Back home that evening, I canceled my credit card and ATM card before the thief could use either of them, and mourned the loss of my ID cards and about $100 in Jordanian dinars. The Haddads were beside themselves that someone would have done this to a foreign guest in their country. I tried to reassure them that it wouldn't ruin my image of Jordan, but inside I was furious too. I decided to write an angry screed in Arabic, denouncing the thief who had violated my belongings when I was a guest in his country. I drafted it, my host brother Deeb helped me refine the language, and I was getting ready to print it when Deeb's cousin Ala' intervened. "Wait a minute, you can't go posting this all around the university!" he exclaimed. "No way! This will cause a huge scandal!" Deeb re-read it. "You know, Andrew, he is right."

It was an important lesson in my experience here, though not one I swallowed easily at first. I pushed back hard, arguing that the best hope for retrieving my stolen stuff was to try to shame the university community into finding and giving up the thief. Deeb, now firmly won over to the other side, patiently explained why in fact this approach was more likely to backfire. In a place like Jordan, he and Ala' argued, it could come across as me being an ungrateful guest, or trigger a witch-hunt that would likely just increase the already high tensions between the campus's Palestinian and Jordanian and Iraqi students. I swallowed my anger and accepted a simpler "missing belongings" flyer, which I pasted on a few campus bulletin boards the next day. The subtler approach didn't get me my stuff back, but it didn't set off any wars either.

* * *

After a few months of getting to know each other—plus the solidarity born of disasters in our respective countries (Hurricane Katrina in the US, and the Amman bombing here in Jordan) and more mundane struggles like the theft of my wallet and phone—relations with the Haddads have picked up significantly in the latter part of my stay here. Particularly with Father Nabil and his wife (who I've called "Mama" since day one as instructed), I've gained a respectable reputation for my studiousness and dedication to Arabic. "Georgetown, shaaaatir..." has become a familiar refrain in the house. It certainly didn't hurt my stock when the other American who was living here, Hayden, spoiled his relations with the family so thoroughly that he finally moved out last month.

I've also grown closer with Deeb and Laith, my host brothers. On weekends, we sometimes go out on the town, to fancy hangouts in Abdali, to the fun-loving Danes' apartment, or to fellow American friends' houses, like for our Halloween party.

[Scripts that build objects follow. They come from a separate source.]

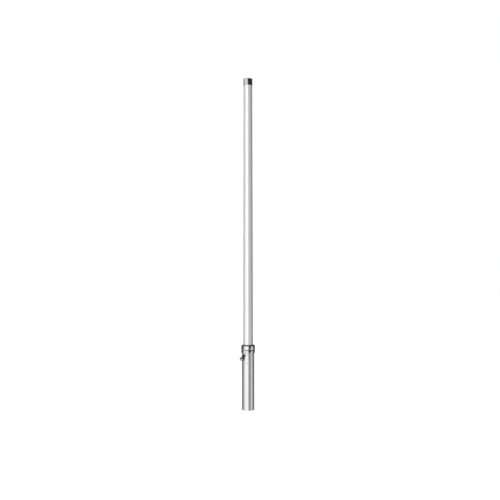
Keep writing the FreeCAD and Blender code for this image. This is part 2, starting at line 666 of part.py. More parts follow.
def foam_spacers():
    """Discs that centre the boards, each as wide as the tapered bore where it sits."""
    discs = []
    slot = block(
        BOARD_WIDTH + 2 * SLIDING_GAP, FRONT_TRACE_FACE - SLIDING_GAP, BACK_TRACE_FACE + SLIDING_GAP,
        BOARD_BOTTOM, BOARD_TOP
    )
    for low in SPACER_HEIGHTS:
        high = low + SPACER_THICKNESS
        radius = radome_radius(high) - RADOME_WALL - SLIDING_GAP
        discs.append(cylinder(radius, low, high).cut(slot))
    return Part.makeCompound(discs)


def top_buffer():
    radius = radome_radius(SPIGOT_BOTTOM) - RADOME_WALL - SLIDING_GAP
    return cylinder(radius, BUFFER_BOTTOM, SPIGOT_BOTTOM)


SUBPARTS = (
    mast_tube, screw_bush, clamp_screw, screw_grip, screw_washer,
    base_ferrule, stop_collar, compression_nut, slip_washer, compression_ring, ferrule_o_ring,
    radome, top_cap, cap_o_ring,
    connector_body, connector_insulator, connector_contact, connector_gasket,
    connector_lock_washer, connector_nut,
    coax_core, coax_dielectric, coax_shield, choke_sleeve,
    board_holder, element_board_lower, element_board_upper, board_splice,
    front_traces, back_traces, foam_spacers, top_buffer,
)

os.makedirs("parts", exist_ok=True)
for make in SUBPARTS:
    make().exportStep("parts/" + make.__name__ + ".step")
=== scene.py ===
import json
import math

import bmesh
import bpy
from mathutils import Matrix, Vector


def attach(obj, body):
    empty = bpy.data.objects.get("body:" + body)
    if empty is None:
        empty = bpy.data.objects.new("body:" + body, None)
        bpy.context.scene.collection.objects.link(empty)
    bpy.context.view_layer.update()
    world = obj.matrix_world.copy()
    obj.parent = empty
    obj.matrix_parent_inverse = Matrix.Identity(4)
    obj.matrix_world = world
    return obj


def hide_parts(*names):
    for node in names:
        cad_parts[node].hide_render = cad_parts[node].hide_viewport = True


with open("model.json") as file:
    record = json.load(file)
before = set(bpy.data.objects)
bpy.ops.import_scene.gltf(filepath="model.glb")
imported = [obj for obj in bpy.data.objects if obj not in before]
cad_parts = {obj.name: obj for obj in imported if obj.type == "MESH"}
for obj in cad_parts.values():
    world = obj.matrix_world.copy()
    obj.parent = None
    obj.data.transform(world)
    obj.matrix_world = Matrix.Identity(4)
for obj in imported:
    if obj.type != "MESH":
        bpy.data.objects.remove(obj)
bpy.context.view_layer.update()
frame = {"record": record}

# --- camera ---
# The clamp screw stands on -X and shows 50 degrees to the left of the camera's direction.
CAMERA_AZIMUTH = -40.0
CAMERA_DISTANCE = 2.9
EYE_HEIGHT = 0.46
CAMERA_PITCH = 1.13
CAMERA_PAN = 0.124
CAMERA_ROLL = 0.045
LENS_MM = 64.34
SENSOR_MM = 36.0

# --- studio: bearings are degrees to the right of the camera as seen from the antenna ---
BACKDROP_WHITE = 1.01
FLOOR_SIZE = 16.0
FLOOR_GREYS = (0.93, 0.95)
FLOOR_ROUGHNESS = 0.9
FLOOR_GRAIN_SCALE = 40
FLOOR_SUN = 3.12
FLOOR_SUN_ANGLE = 40.0
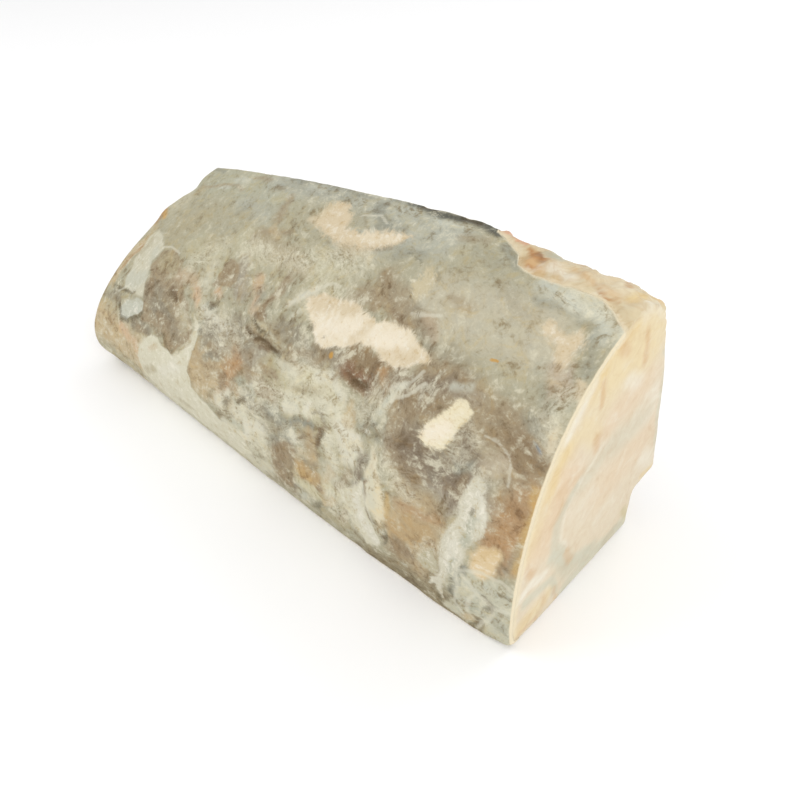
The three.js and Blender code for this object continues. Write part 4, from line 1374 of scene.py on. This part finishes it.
# Cloudy mottling about zero, from broad clouds down to fine grain.
def mottleGroup():
    group, given, out = newGroup(
        "mottle",
        (("Place", "NodeSocketVector", None), ("Scale", "NodeSocketFloat", 0.1),
         ("Warp", "NodeSocketFloat", 0.5), ("Detail", "NodeSocketFloat", 5.0),
         ("Shift", "NodeSocketVector", None)),
        (("Value", "NodeSocketFloat"),))
    place = addNode(group, "ShaderNodeVectorMath", {0: given.outputs["Place"], 1: given.outputs["Shift"]},
                    operation="ADD")
    noise = addNode(group, "ShaderNodeTexNoise",
                    {"Vector": place.outputs[0], "Scale": given.outputs["Scale"],
                     "Detail": given.outputs["Detail"], "Distortion": given.outputs["Warp"],
                     "Roughness": 0.62})
    value = maths(group, "MULTIPLY_ADD", noise.outputs[0], 2.0, -1.0)
    group.links.new(value, out.inputs["Value"])
    return group


# Brushed streaks that follow one direction.
def wispGroup():
    group, given, out = newGroup(
        "wisps",
        (("Place", "NodeSocketVector", None), ("Turn", "NodeSocketVector", None),
         ("Scale", "NodeSocketFloat", 0.3), ("Stretch", "NodeSocketVector", None)),
        (("Value", "NodeSocketFloat"),))
    spun = addNode(group, "ShaderNodeMapping",
                   {"Vector": given.outputs["Place"], "Rotation": given.outputs["Turn"]})
    drawn = addNode(group, "ShaderNodeVectorMath", {0: spun.outputs[0], 1: given.outputs["Stretch"]},
                    operation="MULTIPLY")
    noise = addNode(group, "ShaderNodeTexNoise",
                    {"Vector": drawn.outputs[0], "Scale": given.outputs["Scale"],
                     "Detail": 3.0, "Roughness": 0.7})
    group.links.new(ramp(group, noise.outputs[0], 0.3, 0.7), out.inputs["Value"])
    return group


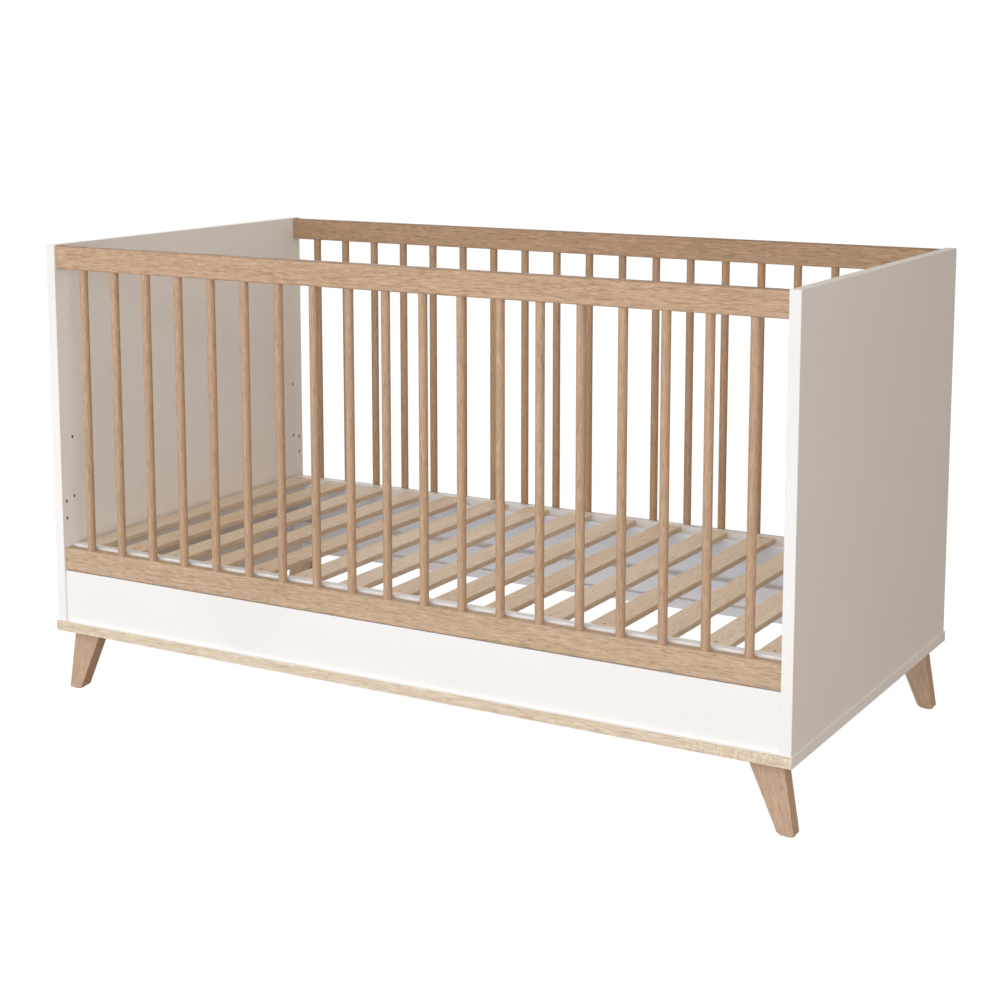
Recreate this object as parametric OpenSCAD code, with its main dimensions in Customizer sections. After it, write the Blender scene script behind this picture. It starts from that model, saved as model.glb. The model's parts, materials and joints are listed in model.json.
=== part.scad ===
// Cot bed for a 1400 x 700 mattress: two end panels on a splayed-leg plinth, spindle sides
// and a slatted base that bolts at three heights.
// Origin: on the floor under the middle of the cot. +X along the length, front side at -Y, +Z up.

/* [Mattress] */
// Length of the mattress
mattress_l = 1400; // [1200:10:1500]
// Width of the mattress
mattress_w = 700; // [600:10:750]

/* [End panels] */
// Thickness of the end panels
panel_t = 19; // [18:1:22]
// Height of the end panels above the plinth
panel_h = 698; // [660:1:760]

/* [Side rails and spindles] */
// Height of each oak rail
rail_h = 42; // [36:1:50]
// Thickness of the rails and aprons
rail_t = 19; // [19:1:24]
// How far the rails stand back from the end panels' edges
rail_set = 4; // [2:0.5:8]
// How far the top rails lie below the top of the end panels
rail_drop = 2; // [0:0.5:6]
// Bevel along the rails' long edges
rail_bevel = 1.6; // [0.8:0.1:2.4]
// Diameter of the spindles
spindle_d = 15; // [12:0.5:16]
// Number of spindles in each side
spindle_n = 19; // [17:1:21]
// Distance from an end panel to the middle of the first spindle
spindle_end = 56; // [50:1:62]
// Depth that the spindles go into the rails
spindle_seat = 12; // [8:1:15]

/* [Aprons and plinth] */
// Height of the aprons under the bottom rails
apron_h = 96; // [80:1:110]
// Shadow gap between apron and bottom rail
apron_gap = 1; // [0.5:0.5:2]
// Thickness of the plinth boards
plinth_t = 18; // [16:1:22]
// Width of the plinth boards without their edging
plinth_w = 49; // [48:1:60]
// Plinth overhang in front of and behind the end panels
lip_front = 3; // [1:0.5:6]
// Plinth overhang outside each end panel
lip_side = 2; // [1:0.5:6]
// Thickness of the oak edging on the plinth
edging_t = 2; // [1:0.5:3]
// Height of the battens inside the aprons
batten_h = 44; // [36:1:46]
// Thickness of the battens inside the aprons
batten_t = 16; // [14:1:18]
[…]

More often we go up the street to a local cafĂ©, where they chain-smoke and I sip coffee as we play backgammon—a surprisingly complex game that I'm slowly learning to play. We've developed lots of inside jokes between us, and have plenty of fun mocking each other's faults. My laughable attempts at growing facial hair—an indisputable sign of masculinity here in Jordan—are one of their favorite targets.

My freedom of movement has unfortunately been more limited since the bombing last month. Our program leadership had strict rules to begin with, but now much of the city has become off limits: any Western-style restaurants, malls, hotels, etc. are no-go zones, as is the city center. At this point there's not much point in even going out anymore, since so few places remain.

* * *
Laith, myself, and Deeb—the three amigos
With my semester here coming to an end this week, I'm saying my goodbyes at the university and preparing to head to Lebanon for Christmas, to see Julian, my Australian friend from Damascus. It will be a fun cap to these seven months in the Middle East before I head back to the grand old U.S. of A.

But first, decorating the Christmas tree with the Haddads!
With older brother Deeb, and the Christmas tree, and (of course) the King.